Both work; your choice depends on transaction costs and strategy scale. Daily patterns filter noise better and suit swing traders; intraday patterns allow more signals but higher execution cost and slippage. Backtest patterns on your chosen timeframe and instrument before live trading.
How do I filter fakeouts when a breakout immediately reverses?
Use multiple filters: require a close beyond breakout level, confirm with volume expansion, wait for a retest with lower volume, or use a second confirmation candle. Limit orders with stop-loss protection reduce emotional reactions but can incur worse fills in volatile breakouts.

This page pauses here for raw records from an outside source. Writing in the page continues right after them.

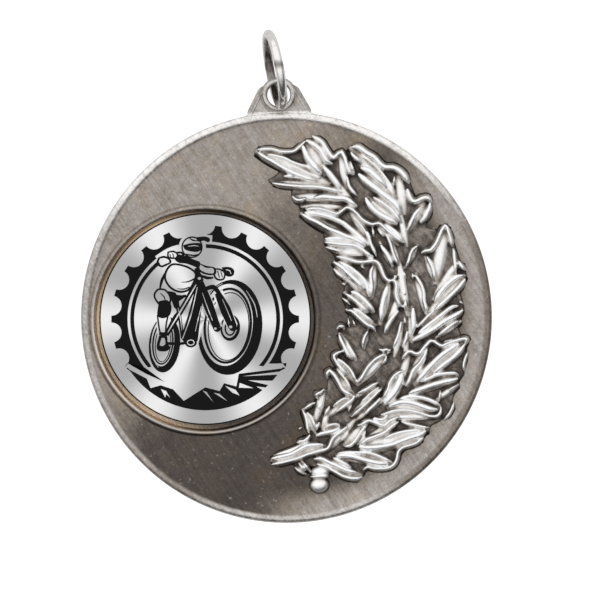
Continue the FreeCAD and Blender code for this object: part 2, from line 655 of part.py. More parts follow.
# ---------------------------------------------------------------- check and write
def check_states():
    """Stop if any object of the document failed."""
    for item in doc.Objects:
        for word in ("Invalid", "Error"):
            if word in item.State:
                raise RuntimeError("%s is in state %s" % (item.Name, item.State))


def write_parts(parts):
    os.makedirs("parts", exist_ok=True)
    for item in parts:
        shape = item.Shape
        if shape.isNull() or not shape.isValid():
            raise RuntimeError("%s has no valid shape" % item.Label)
        shape.exportStep("parts/%s.step" % item.Label)
        print("%-16s %d solids %10.3f mm3" % (item.Label, len(shape.Solids), shape.Volume))


fill_sheet()
adhesive_pad = round_plate("adhesive_pad", "adhesive_radius", "adhesive_thickness", ["recess_floor"])[0]
pieces = [casting(), adhesive_pad, insert_disc(), insert_artwork(), jump_ring()]
doc.recompute()
check_states()
write_parts(pieces)
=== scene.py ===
import math

import bpy
import numpy as np
from mathutils import Matrix, Vector


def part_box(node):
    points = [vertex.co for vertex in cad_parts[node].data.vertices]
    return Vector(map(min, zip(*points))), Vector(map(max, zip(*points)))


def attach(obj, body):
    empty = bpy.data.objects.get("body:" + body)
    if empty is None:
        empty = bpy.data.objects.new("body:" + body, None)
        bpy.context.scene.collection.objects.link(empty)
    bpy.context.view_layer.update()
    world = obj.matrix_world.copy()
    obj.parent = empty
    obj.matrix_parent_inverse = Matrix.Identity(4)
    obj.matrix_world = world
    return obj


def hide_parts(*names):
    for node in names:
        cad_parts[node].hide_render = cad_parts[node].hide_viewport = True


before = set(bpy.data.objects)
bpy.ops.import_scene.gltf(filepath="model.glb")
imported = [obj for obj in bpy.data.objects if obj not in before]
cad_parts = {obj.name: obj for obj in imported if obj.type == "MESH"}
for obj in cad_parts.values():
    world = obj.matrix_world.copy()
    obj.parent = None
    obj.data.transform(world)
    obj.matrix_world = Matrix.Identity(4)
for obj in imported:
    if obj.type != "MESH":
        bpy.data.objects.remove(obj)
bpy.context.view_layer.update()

MM = 0.001                      # every shape is drawn in millimetres, then made metres


def box_mm(node):
    """Lowest and highest corner of a CAD node, in millimetres."""
    low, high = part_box(node)
    return Vector(low) / MM, Vector(high) / MM


CASTING_HIGH = box_mm("medal_casting")[1]
INSERT_LOW, INSERT_HIGH = box_mm("insert_disc")
INK_HIGH = box_mm("insert_artwork")[1]
PAD_LOW = box_mm("adhesive_pad")[0]

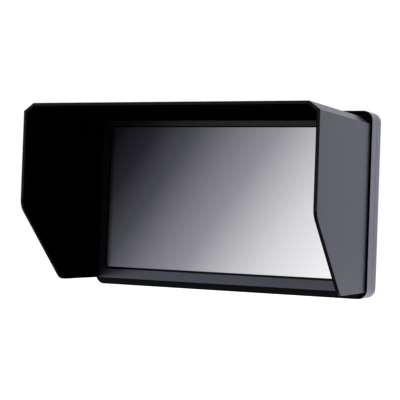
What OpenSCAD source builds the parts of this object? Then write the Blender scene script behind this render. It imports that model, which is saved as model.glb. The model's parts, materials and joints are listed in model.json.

Can I automate pattern trading profitably?
Automation removes emotion and enforces rules but must handle false breakouts, spread variation, and latency. For XAUUSD high-frequency strategies, providers like Vortex HFT can improve execution; still, backtest with realistic fills and monitor live performance closely.
Conclusion
Classical chart patterns give traders measurable rules for entries, stops, and targets; combine pattern signals with volume, context, and strict risk management. Test patterns on your market and timeframe, set realistic expectations, and adapt rules for execution realities.
Disclaimer: This article is for informational purposes only and does not constitute investment advice. CFD trading carries high risk of capital loss.